BAŞKAN YUSUF BEYAZIT - Kanunu değiştirelim diye düşünüyorlar bugün Sayın Kavakcı.
RAVZA KAVAKCI KAN (İstanbul) - Evet, inşallah.
Demin de söylediğim gibi, o zarif mücadeleyi edenlere selam olsun.
Şu söyleniyor, işte, Kavakcı ismi üzerinden belirli şeyler söyleniyor. Sadece bu hadise dünya literatürüne geçmiş oldu. Daha önce, o güne kadar yapılan ayrımcılık kurumsal bir ayrımcılıktı, kızlar işte, üniversiteye kapıdan alınmıyor, onun için giremiyor, eğitim hakları ellerinden alınıyor ama sonradan "disiplin cezası" vesaire "Başarısız oldu." "Sınıfta kaldı." şeklinde ifadeler kullanılıyordu. Tabii, Mecliste yaşanan o hadiseden sonra bu kurumsal ayrımcılığın net bir politika olduğu anlaşıldı. O günleri geride bıraktık.
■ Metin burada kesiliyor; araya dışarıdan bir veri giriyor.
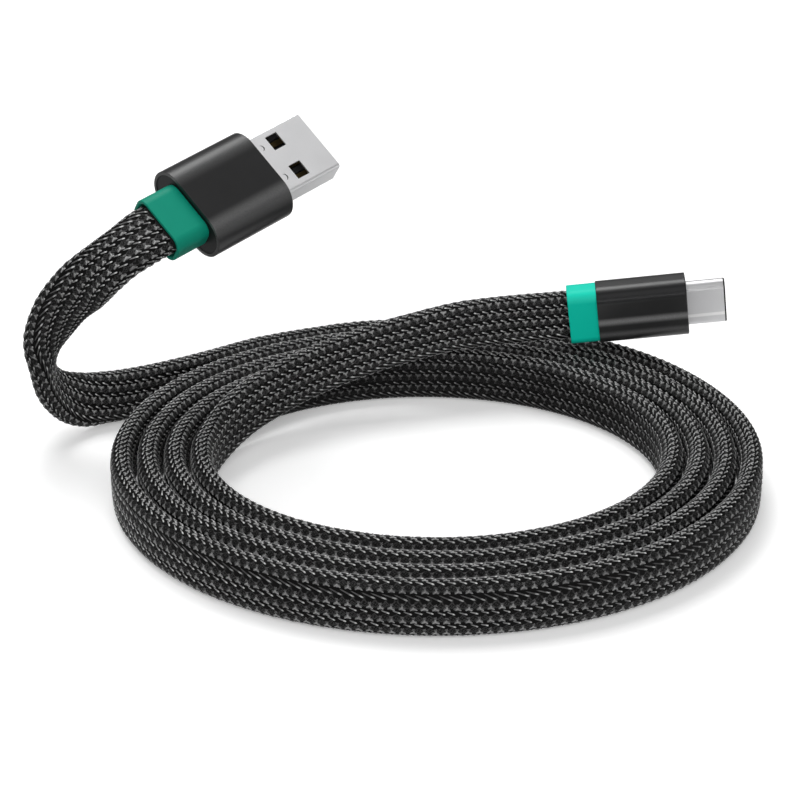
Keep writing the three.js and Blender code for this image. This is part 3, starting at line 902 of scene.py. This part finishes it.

Ben son olarak, tabii, rahmetli Erbakan Hoca'yı da buradan yâd etmek istiyorum, çok büyük mücadele verdi, onunla beraber birçok mücadele veren kahramanlar var, gizli kahramanlar var. Sayın Cumhurbaşkanımıza da teşekkür etmek istiyorum çünkü 2015'te, Mecliste ilk olarak bu kadına haddi bildirilmek istendikten on altı sene sonra ant içmiş, hizmet etmeye çalışan bir milletvekili olarak şükranlarımı sunuyorum.
Teşekkür ediyorum, sağ olun Başkanım.